Pek çok parametreyi değiştirenlere, onların veya pek çoğunun da bu ülkenin okullarında yetiştiklerini, sistemi reforme edeyim derken deforme ettiklerini, tahrip gücü yüksek yönetsel uygulamaların bumeranga dönüşebileceğini, sonunda piyasaya ve ailelerin beğenisine aşırı odaklı bu yapay sistemlerin yıkıma uğrama ve beraberinde diğerleri için kötü bir miras bırakma ihtimalinin hiç de az olmadığını anımsatmak şart. İşe yarar mı? Emin değiliz. Ancak elimizden daha fazlası da gelmiyor.

Son tahlilde, eğitimi ve okulları önce devletin gerçekçi bir şekilde denetimi, sonra da ailelerin sağduyusu ve ciddiyet talebi düzlüğe çıkaracaktır.

Dipnotlar

-Bu kurumlardan birinde okul müdürünün «bu okul ailelerindir” ifadesi öğrencilerinin şahitliğindedir.

-Hiçbir ödül verilmeyen ve sadece öğrencilerin puanlarının açıklandığı bir yarışmanın sonucunu pek çok sayıda madalya elde etmiş olmasıyla duyuran bir okulun durumu tanıklığımızda olan bir vakadır.
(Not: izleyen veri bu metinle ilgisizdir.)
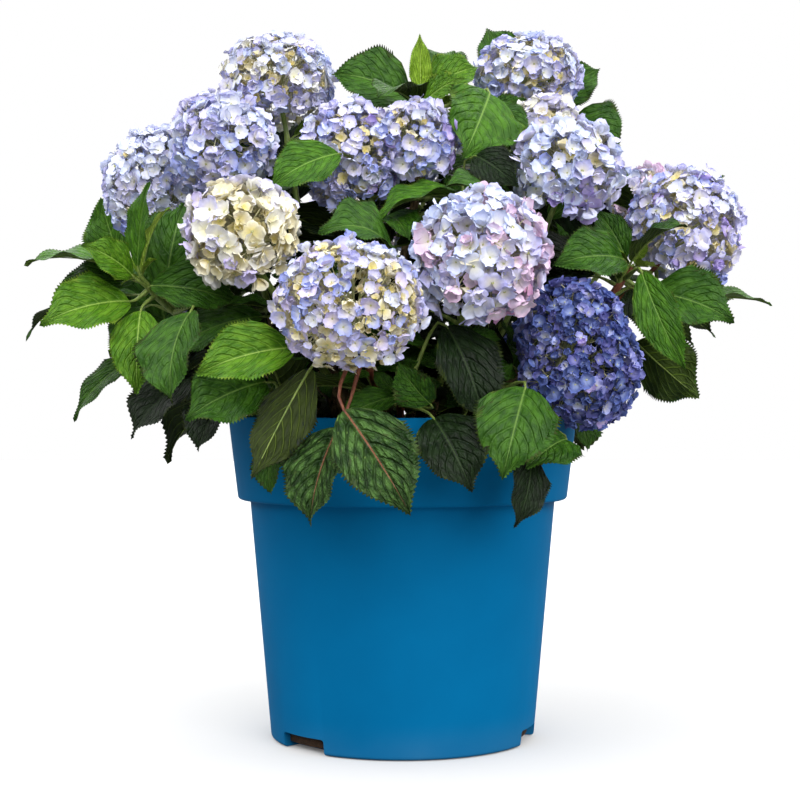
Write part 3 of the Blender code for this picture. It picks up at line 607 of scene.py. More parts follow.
# Every shoot, in millimetres: its head, how many pairs of leaves the rule gives it, how far its first pair is
# turned, the leaves that are placed one by one, and, for a side shoot, the cane that it grows from
# A placed leaf with the finish "dark" stands in the crown's shade, and that finish is painted shade
shoots = [
    bloom("upper_left", -103, 20, 529, 48, 41, 5, 60, (
        named(-100, 100, 440, -85, 96, 516, front, 1.2, "dark"),
    )),
    bloom("left", -200, 20, 443, 46, 50, 4, 10, (
        named(-236, 60, 380, -257, 66, 441, left, 1.2, "fresh", 0.0),
    )),
    bloom("left_inner", -138, -50, 466, 41, 41, 4, 35, sideOf="left"),
    bloom("left_back", -163, 88, 501, 34, 34, 4, 80, sideOf="upper_left"),
    bloom("cream", -118, -125, 391, 44, 43, 4, 50),
    newShoot("upper_middle", -26, -50, 460, ((-40, -50, 459, 41, 45), (11, -52, 469, 32, 36)),
             5, 75, (
        named(50, -72, 424, -22, -100, 404, above, 0.9, "fresh"),
        named(-50, -90, 450, -99, -110, 416, front, 1.05, "fresh"),
    )),
    bloom("lower_middle", -37, -180, 336, 54, 47, 3, 15, (
        named(-77, -165, 306, -146, -185, 286, front, 1.0, "bright"),
        named(-65, -165, 292, -105, -190, 213, under, 0.72, "dark", -0.05),
        named(-41, -190, 262, 6, -215, 190, front, 1.0, "quilted", 0.07),
        named(-45, -172, 250, -65, -195, 181, left, 1.15, "quilted", 0.07),
    )),
    bloom("middle_right", 57, -140, 373, 50, 51, 4, 40, (
        named(-8, -110, 380, -62, -140, 391, over, 1.35, "mid", 0.20),
        named(60, -50, 450, 95, -80, 418, front, 1.0, "dark"),
    )),
    bloom("upper_right", 104, 50, 541, 47, 34, 5, 30, (
        named(96, 110, 540, 74, 112, 596, front, 1.2),
        named(128, 95, 522, 171, 92, 556, front, 1.3),
        named(140, 70, 503, 183, 45, 477, front, 1.6, "mid", 0.15),
        named(72, 15, 494, 112, 0, 507, front, 0.8),
    )),
    bloom("right_inner", 117, 0, 486, 32, 30, 4, 70, (
        named(150, 30, 450, 191, 45, 458, front, 0.9),
    ), "upper_right"),
    bloom("right_middle", 127, -70, 445, 45, 41, 4, 20),
    bloom("right", 224, -20, 404, 47, 52, 4, 50, (
        named(215, -10, 350, 302, 10, 348, above, 0.6, "fresh", 0.04),
        named(218, 15, 358, 275, 25, 361, front, 0.9, "bright"),
        named(235, 40, 380, 284, 45, 393, front, 0.8),
        named(222, 40, 425, 268, 35, 456, front, 0.8),
    )),
    newShoot("deep_blue", 129, -104, 304, ((126, -100, 320, 42, 40), (132, -104, 292, 47, 45)),
             3, 25, (
        named(128, -52, 266, 150, -80, 209, right, 1.3),
        named(128, -45, 262, 196, -62, 259, right, 1.25),
    )),
    bloom("back_left", -155, 165, 425, 48, 44, 5, 15),
    bloom("back_middle", -35, 185, 440, 50, 46, 5, 65),
    bloom("back_right", 90, 180, 430, 48, 45, 5, 35, (
        named(80, 160, 318, 74, 175, 378, behind, 1.1, "dark"),
    )),
    bloom("right_back", 205, 110, 430, 46, 44, 5, 5, (
        named(150, 70, 395, 158, 60, 458, front, 1.2, "dark"),
    )),
    bloom("top_back", 20, 110, 480, 44, 40, 5, 40),
    bloom("left_low", -208, 125, 335, 43, 42, 4, 85, sideOf="back_left"),
    bloom("back_low_left", -85, 222, 325, 46, 44, 4, 55, sideOf="back_middle"),
    bloom("back_low_right", 135, 208, 312, 45, 43, 4, 20, sideOf="back_right"),
    leafy("leafy_left", -198, -85, 362, 1, 0, (
        named(-205, -95, 343, -266, -130, 324, front, 1.05, "bright"),
        named(-205, -60, 350, -300, -30, 317, above, 0.6, "mid", 0.14),
        named(-205, -70, 357, -268, -60, 338, left, 0.9),
        named(-198, -100, 368, -188, -117, 431, left, 0.65, "fresh", 0.03),
        named(-202, -102, 362, -235, -130, 383, front, 1.0, "bright"),
        named(-196, -102, 338, -196, -135, 277, front, 0.9, "bright"),
        named(-197, -70, 340, -224, -60, 298, left),
        named(-200, -60, 305, -260, -55, 252, left, 0.55),
        named(-156, -120, 334, -166, -155, 266, left, 1.2),
        named(-190, -90, 355, -122, -85, 342),
        named(-182, -68, 352, -170, -48, 424, front, 1.1),
        named(-190, -40, 320, -210, -32, 387, front, 1.3),
    )),
    leafy("leafy_top", 20, 10, 512, 2, 30, (
        named(15, 0, 510, 14, 0, 566, front, 0.5, "young", 0.02),
        named(20, 10, 520, 63, 12, 541, front, 1.3, "bright"),
        named(18, -8, 508, 50, -25, 525, front, 1.0, "bright"),
        named(6, 12, 515, -58, 0, 533, front, 1.35),
        named(70, -20, 503, 38, -56, 426, right, 1.35, "fresh", 0.03),
        named(62, -10, 500, 98, -40, 476),
    ), "upper_middle"),
    leafy("leafy_right", 178, -55, 372, 1, 15, (
        named(180, -60, 314, 223, -98, 270, under, 1.15, "mid", -0.05),
        named(181, -85, 366, 210, -115, 289, left, 0.6, "fresh"),
        named(192, -55, 352, 252, -85, 328, front, 1.2),
        named(170, -65, 377, 112, -100, 370, front, 1.1),
        named(175, -40, 380, 152, -30, 420, front, 0.9),
        named(178, -60, 355, 195, -95, 312, front, 1.1, "dark"),
    ), "right"),
    leafy("low_left", -100, -88, 275, 1, 70, (
        named(-100, -135, 282, -155, -165, 255, front, 1.3),
        named(-122, -118, 272, -148, -150, 232, left, 1.4, "dark"),
        named(-92, -142, 240, -94, -160, 201, left),
        named(-150, -80, 290, -205, -100, 240, left, 1.1, "dark"),
    )),
    leafy("low_front", -2, -125, 272, 1, 60, (
        named(22, -152, 256, 49, -180, 204, front, 1.3, "dark"),
        named(22, -125, 328, 60, -150, 255, front, 1.0, "dark"),
        named(-18, -85, 256, -66, -80, 288, front, 1.1, "dark"),
        named(20, -150, 266, -4, -165, 296, left, 1.2),
    )),
    leafy("low_right", 70, -112, 282, 1, 10, (
        named(88, -150, 278, 69, -185, 213, front, 1.2),
        named(120, -124, 240, 87, -165, 221, front, 1.3),
        named(50, -146, 264, 53, -172, 217, left, 0.9, "dark"),
        named(93, -148, 236, 81, -178, 185, right, 0.8, "dark"),
    )),
    leafy("low_back_left", -60, 130, 280, 3, 25, (
        named(-46, 150, 288, -26, 186, 226, behind, 1.1, "dark"),
        named(-78, 110, 292, -95, 150, 248, behind, 1.2, "dark"),
    )),
    leafy("low_back_right", 110, 90, 285, 3, 50),
]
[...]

-Bugün 300.000’den fazla öğrenci kontenjanı olan bir okul grubunda iyi, sıradan, vasatın altı gibi kurumlar birbirine karışmış; geleneği, başarısı ve iddiası olan bir avuç okul kalmıştır.

-Okulun veli kompozisyonunun ve bu insanların dünya görüşünün farkında olan yöneticilerin aralarda ustalıkla verdiği dolaylı siyasi mesajları, sunucu öğrencilere tam da salonu coşturacak kelimelere sıra geldiğinde sesini yükseltmesi gerektiğini öğreten öğretmenleri ve bu büyük çabanın doğal sonucu olarak salonlardan gelen muazzam alkışları burada zikretmek gerekir.

-Sosyal faaliyet bağımlılığının kaynağını hâlâ anlayabilmiş değiliz.

-Okulların görevi olmaması gereken pek çok hizmet artık kendilerinden beklenmekte; dört yabancı dil öğretme, ilkokulda veya ortaokulda iki diploma verme, bir başka ülkenin üniversitelerinde okuma veya üniversiteye yerleşme garantisi verme gibi gündüz rüyası bile olamayacak hedefler kurumların yazılı dokümantasyonunda yer bulmaktadır.

-Özel okullar, dershanelerin yaşadığı bu dönemi yeni yaşamaya başladılar.

-Buna -dünya görüşü yelpazesinin en doğusundan en batısına, en liberalinden en muhafazakârına kadar- şahsımızla ilgili olarak yapılan yakıştırmaları da eklemek mümkündür.

Bu güzel ülkenin insanlarının söylentiye dayalı resmî olmayan iletişim kanallarına ne kadar düşkün olduklarını gördükçe bazı şeylerin ne yazık ki değişmeyeceğini düşünmeye başlıyorsunuz. Aydınlanmadan nasibini almış, her duyduğuna inanmayan, serinkanlı bir kent insanı gibi değil; aceleci, derhal hüküm veren, ayaküstü dedikodu yapan ve kolaylıkla manipüle edilebilen bir «tüketici” gibi davrananların sayısının artması hayra alamet olmasa gerek.